#Running 30 a100 workers

1 messages · Page 1 of 1 (latest)

pine raptor
#

Can I run 30 a100 workers for an endpoint. We have a business process which needs low processing time requirements. I want to test how much would it cost to hanle 30 request in this platform daily basis to see if it is going to be feasable for us. How can I increase worker number it is allowing me to increase to 5 right now.

pine pivotBOT
#

To help others find answers, you can mark your question as solved via Right click solution message -> Apps -> ✅ Mark Solution

fading iris
#

Currently a minimum balance is required to increase the number of workers. It should be $200 for 20 workers and $300 for 30 workers.
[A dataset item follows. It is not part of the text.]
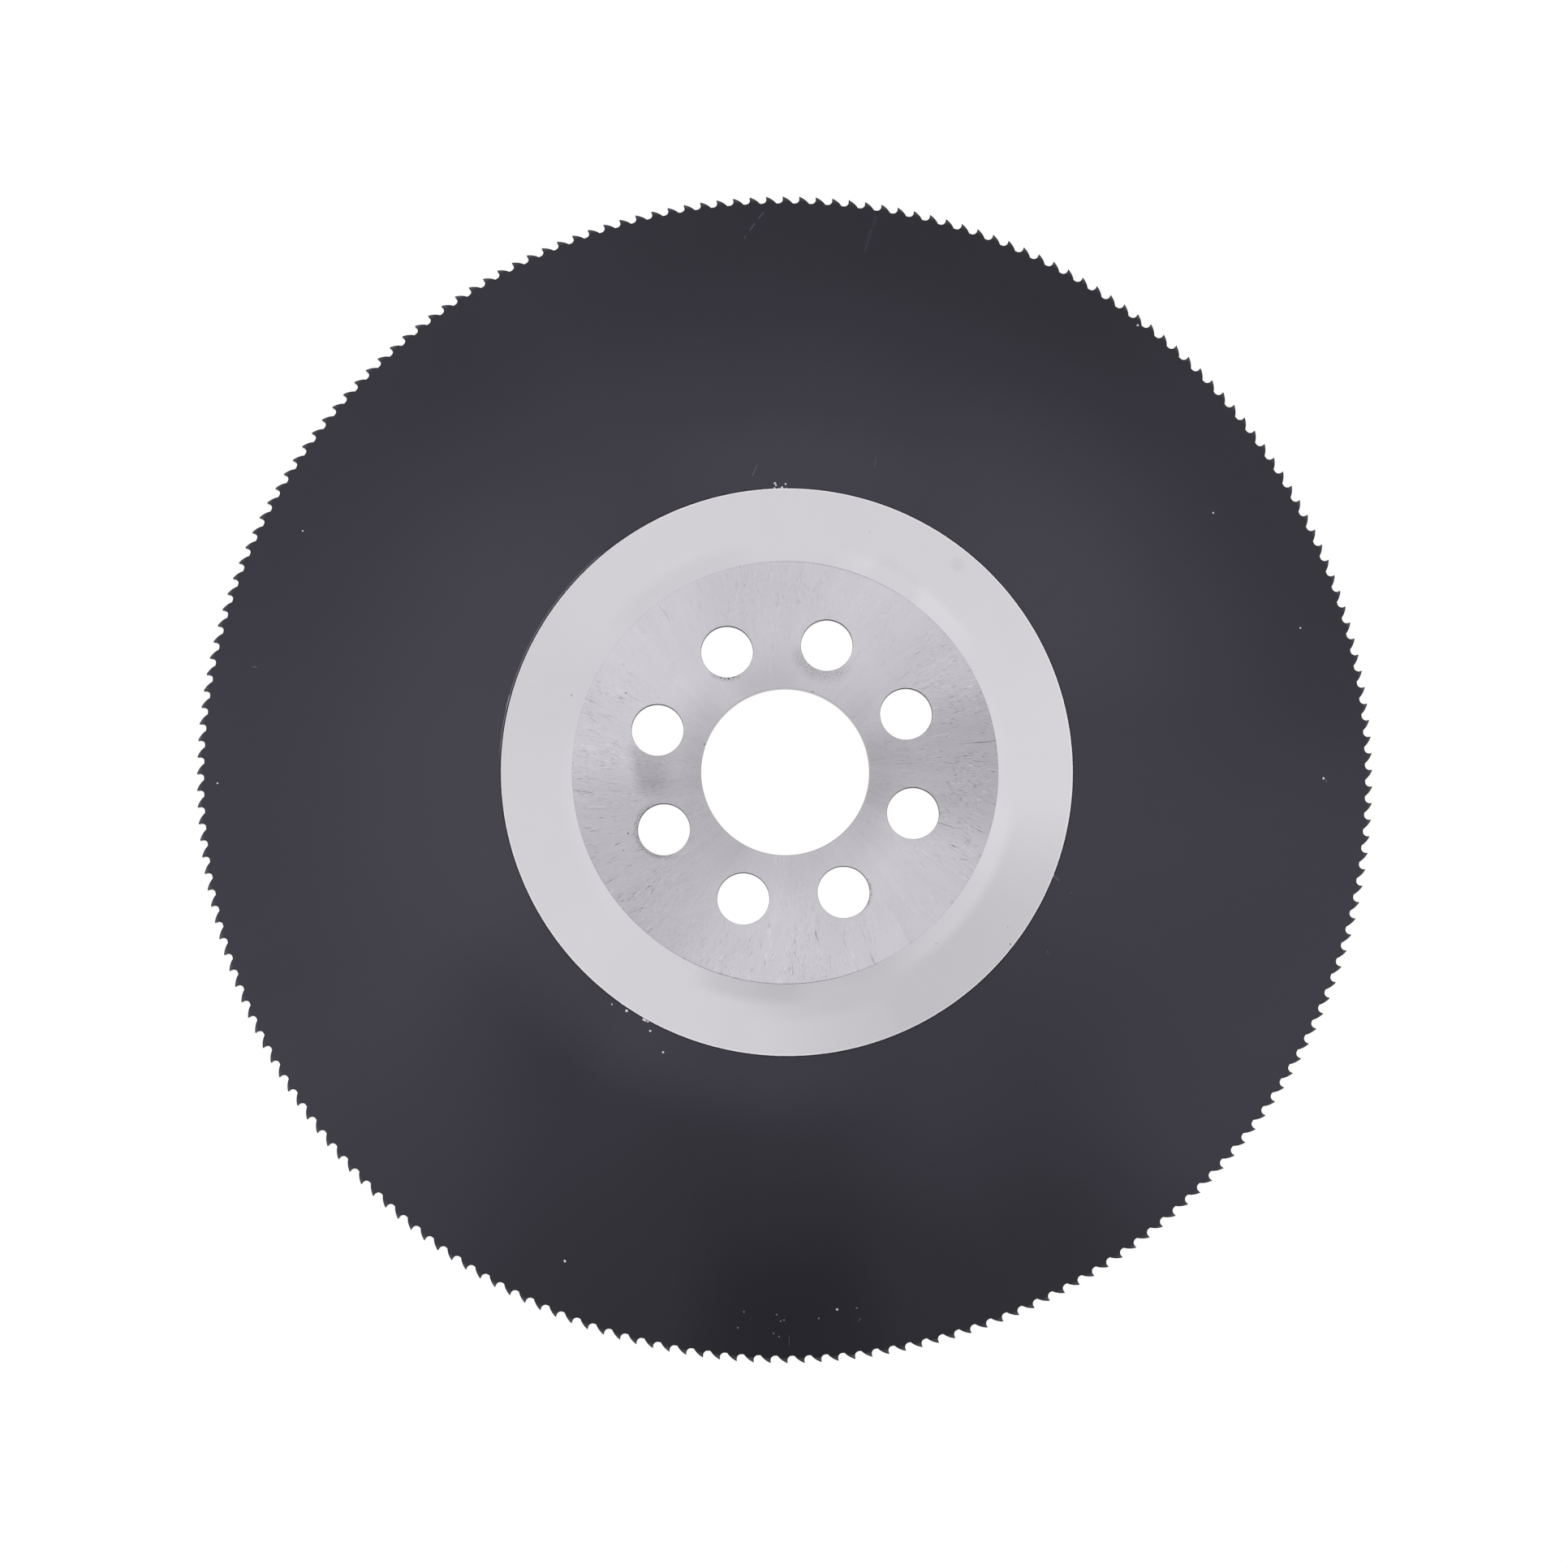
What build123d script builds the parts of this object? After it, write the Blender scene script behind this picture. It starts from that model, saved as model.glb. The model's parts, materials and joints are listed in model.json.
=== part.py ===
from build123d import *
import os
from math import cos, pi, radians, sin

# A cold saw blade of solid high-speed steel, lying flat. The origin is on the axis of the bore,
# halfway through the blade, and +Z runs along that axis. All sizes are in millimetres and degrees.

# Blade body
blade_diameter = 350.0
blade_thickness = 3.0
hub_diameter = 127.0        # the flat land that the flanges clamp

# Hollow grinding, the same on both faces
hollow_depth = 0.15
hub_run_out = 4.5           # the slope that the wheel leaves beside the hub
rim_run_out = 22.0          # the long slope back up to full thickness
rim_land = 1.0              # full thickness below the tooth gaps

# Bore and drive pin holes
bore_diameter = 50.0
bore_edge_break = 0.3
pin_hole_diameter = 15.5    # clear of a 15 mm pin
pin_circle_diameter = 80.0
pins_per_set = 4
first_pin_angle = 45.0      # a hole of the first set, counted from +X
second_set_turn = 46.17     # from the first set to the second, which isn't midway

# Teeth, whose tips point anticlockwise seen from +Z
tooth_pitch = 5.0           # along the circle of the tips
tooth_depth = 2.18
rake_angle = 6.7
gullet_radius = 1.33
gullet_floor = 0.67
back_radius = 6.7
first_tip_angle = -0.1      # a tip beside +X
gullet_flats = 4            # short flats that stand for each curve, because there are so many teeth
back_flats = 3

# Sizes that follow from those above
tip_radius = blade_diameter / 2
blank_radius = tip_radius + tooth_depth
bore_radius = bore_diameter / 2
hub_radius = hub_diameter / 2
tooth_count = round(pi * blade_diameter / tooth_pitch)
pitch_angle = 360 / tooth_count
rake = radians(rake_angle)
gullet_depth = tooth_depth - gullet_radius
gullet_ahead = (gullet_radius - gullet_depth * sin(rake)) / cos(rake)
face_top = blade_thickness / 2
hollow_floor = face_top - hollow_depth
hollow_rim = tip_radius - tooth_depth - rim_land


def beside_tip(ahead, depth):
    """The point this far ahead of the first tip, along the blade's edge, and this far below it."""
    return Vector(tip_radius - depth, ahead)


def in_flats(curve, flats):
    """The same curve as a run of equal flats."""
    return Polyline(*curve.positions([step / flats for step in range(flats + 1)]))


# One tooth gap, from tip to tip: rake face, gullet, floor and the back of the next tooth
with BuildLine() as tooth_gap:
    face_foot = beside_tip(gullet_ahead - gullet_radius * cos(rake), gullet_depth - gullet_radius * sin(rake))
    gullet_foot = beside_tip(gullet_ahead, tooth_depth)
    floor_end = beside_tip(gullet_ahead + gullet_floor, tooth_depth)
    next_tip = beside_tip(0, 0).rotate(Axis.Z, pitch_angle)
    face = Line(beside_tip(0, 0), face_foot)
    in_flats(TangentArc(face_foot, gullet_foot, tangent=face % 1, mode=Mode.PRIVATE), gullet_flats)
    Line(gullet_foot, floor_end)
    in_flats(RadiusArc(next_tip, floor_end, back_radius, mode=Mode.PRIVATE), back_flats)

with BuildPart() as saw_blade:
    # The blank: a bore with broken edges, the hub land and a web ground hollow on both faces
    with BuildSketch(Plane.XZ):
        with BuildLine():
            Polyline(
                (bore_radius, 0),
                (bore_radius, face_top - bore_edge_break),
                (bore_radius + bore_edge_break, face_top),
                (hub_radius, face_top),
                (hub_radius + hub_run_out, hollow_floor),
                (hollow_rim - rim_run_out, hollow_floor),
                (hollow_rim, face_top),
                (blank_radius, face_top),
                (blank_radius, 0),
                close=True,
            )
        make_face()
        mirror(about=Plane.XZ)
    revolve(axis=Axis.Z)

    # The toothed outline and the two sets of drive pin holes, cut right through the blank
    with BuildSketch(Plane.XY.offset(-blade_thickness)):
        with BuildLine():
            with PolarLocations(0, tooth_count, first_tip_angle):
                add(tooth_gap.line)
        make_face()
        for set_angle in (first_pin_angle, first_pin_angle + second_set_turn):
            with PolarLocations(pin_circle_diameter / 2, pins_per_set, set_angle):
                Circle(pin_hole_diameter / 2, mode=Mode.SUBTRACT)
    extrude(amount=2 * blade_thickness, mode=Mode.INTERSECT)

saw_blade.part.label = "saw_blade"

os.makedirs("parts", exist_ok=True)
export_step(saw_blade.part, "parts/saw_blade.step")
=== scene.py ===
import json
from math import atan2, cos, hypot, pi, radians, sin, sqrt

import bmesh
import bpy
from mathutils import Matrix, Vector


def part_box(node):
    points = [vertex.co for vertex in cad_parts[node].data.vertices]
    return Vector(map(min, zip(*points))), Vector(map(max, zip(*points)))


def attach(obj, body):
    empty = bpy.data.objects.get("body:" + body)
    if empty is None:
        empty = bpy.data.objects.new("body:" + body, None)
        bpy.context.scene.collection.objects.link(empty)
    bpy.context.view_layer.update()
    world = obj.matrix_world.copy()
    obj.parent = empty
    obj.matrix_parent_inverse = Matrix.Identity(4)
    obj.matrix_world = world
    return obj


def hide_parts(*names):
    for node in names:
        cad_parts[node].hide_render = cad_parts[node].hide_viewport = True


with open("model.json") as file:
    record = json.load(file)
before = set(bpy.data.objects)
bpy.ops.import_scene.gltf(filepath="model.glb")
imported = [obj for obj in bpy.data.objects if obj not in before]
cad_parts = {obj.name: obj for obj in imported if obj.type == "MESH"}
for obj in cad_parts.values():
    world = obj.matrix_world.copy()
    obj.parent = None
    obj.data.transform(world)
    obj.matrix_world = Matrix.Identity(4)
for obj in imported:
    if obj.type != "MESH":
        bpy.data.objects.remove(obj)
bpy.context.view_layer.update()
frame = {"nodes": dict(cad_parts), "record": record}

# The dressed cold saw blade. The solid gives the overall sizes; this script rounds the curves of the
# teeth, bevels their flanks, breaks the edges of the teeth and the pin holes, and gives every surface
# its finish. Lengths are in metres, written as millimetres times MM, and the frame is the solid's own.
MM = 0.001

# Sizes read from the solid and its record
cad_blade = frame["nodes"]["saw_blade"]
mounts = {mount["name"]: mount["dims"] for mount in frame["record"]["mounts"]}
face_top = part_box("saw_blade")[1].z
tip_radius = max(corner.co.xy.length for corner in cad_blade.data.vertices)
bore_radius = mounts["arbor_bore"]["r_mm"] * MM
pin_hole_radius = mounts["drive_pin_holes"]["hole_r_mm"] * MM
pin_places = [
    (Vector(low) + Vector(high)).xy / 2
    for low, high in (opening["box_m"] for opening in frame["record"]["physics"]["openings"])
]

# Blade body. The hollow grinding is as deep and as wide as the solid's, with curved slopes
hub_radius = 63.5 * MM
hub_run_out = 4.5 * MM
hollow_depth = 0.15 * MM
rim_run_out = 22 * MM
rim_land = 1.0 * MM
bore_edge_break = 0.3 * MM
pin_edge_break = 0.08 * MM

# Teeth, whose tips point anticlockwise seen from above
tooth_count = 220
tooth_depth = 2.18 * MM
rake = radians(6.7)
gullet_radius = 1.33 * MM
gullet_floor = 0.67 * MM
back_radius = 6.7 * MM
first_tip = radians(-0.1)
flank_bevel_height = 1.4 * MM       # down from the tip
flank_bevel_depth = 0.3 * MM        # at the tip, on each face
tooth_edge_break = 0.18 * MM        # across the face
tooth_edge_depth = 0.06 * MM
longest_mitre = 1.5                 # holds back the sharp corners of the broken edge, 0.5 on a straight
highlight_seed = 7                       # for the small differences from tooth to tooth in the painted highlight on the flanks

# Steps that a curve is made of
gullet_steps = 10
back_steps = 7
ramp_steps = 6
hole_steps = 96

same_place = 1e-6                   # corners this near to each other are one
crisp_angle = radians(30)           # edges that turn more than this aren't smoothed

# Sizes on the photograph, in millimetres. The mask left the bare centre a little off the bore's axis
bare_radius = 85.13
bare_centre = (0.53, 0.42)
pin_circle_radius = 40

# How the photograph shows the blade: turned this far clockwise from the solid's frame
picture_turn = radians(19.34)

# Sizes that follow from those above
pitch_angle = 2 * pi / tooth_count
hollow_rim = tip_radius - tooth_depth - rim_land
bevel_foot = tip_radius - flank_bevel_height


# Node trees, built by calls and by plain sums

class Value:
    """A number, colour or vector carried by a socket. Sums of values add Math nodes."""

    def __init__(self, nodes, socket):
        self.nodes = nodes
        self.socket = socket

    def __add__(self, other):
        return self.nodes.math("ADD", self, other)

    def __radd__(self, other):
        return self.nodes.math("ADD", other, self)

    def __sub__(self, other):
        return self.nodes.math("SUBTRACT", self, other)

    def __rsub__(self, other):
        return self.nodes.math("SUBTRACT", other, self)

    def __mul__(self, other):
        return self.nodes.math("MULTIPLY", self, other)

    def __rmul__(self, other):
        return self.nodes.math("MULTIPLY", other, self)

    def __truediv__(self, other):
        return self.nodes.math("DIVIDE", self, other)

    def __rtruediv__(self, other):
        return self.nodes.math("DIVIDE", other, self)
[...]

Once you have a higher minimum balance you should see a button in the console under the "Serverless" section where you make new endpoints (like in this image)

pine raptor
#

Not planning to spend that much if the performance and price balance of the platform is not a fit for us is there any special case that someone can increase my quota temporarly ? @fading iris

pine raptor
#

@fading iris I have another question no needed for incrasing quota

#

I use a100 gpu setting in colab and same a100 gpu setting in here

#

In google colab inference takes 3 minutes to finish for same data but here it is almost 6 min

#

I am not talking about cold start + processing time

#

this is the time that it takes to process data for the model

#

What may cause such difference. I am not sure this question is too out of context but this is one of the first AI workload we are going to deploy in gpu so I do not have much experience with GPU virtualization etc .

#

And I calculated the price according to compute time of colab + - variations

#

doubling the time in same hardware seems a little bit too much

#

By Hardware I mean the gpu maybe ram and cpu is not matching. But model does not consume on other sources that much.

unkempt oracle
#

maybe the model takes forever to load from the network drive?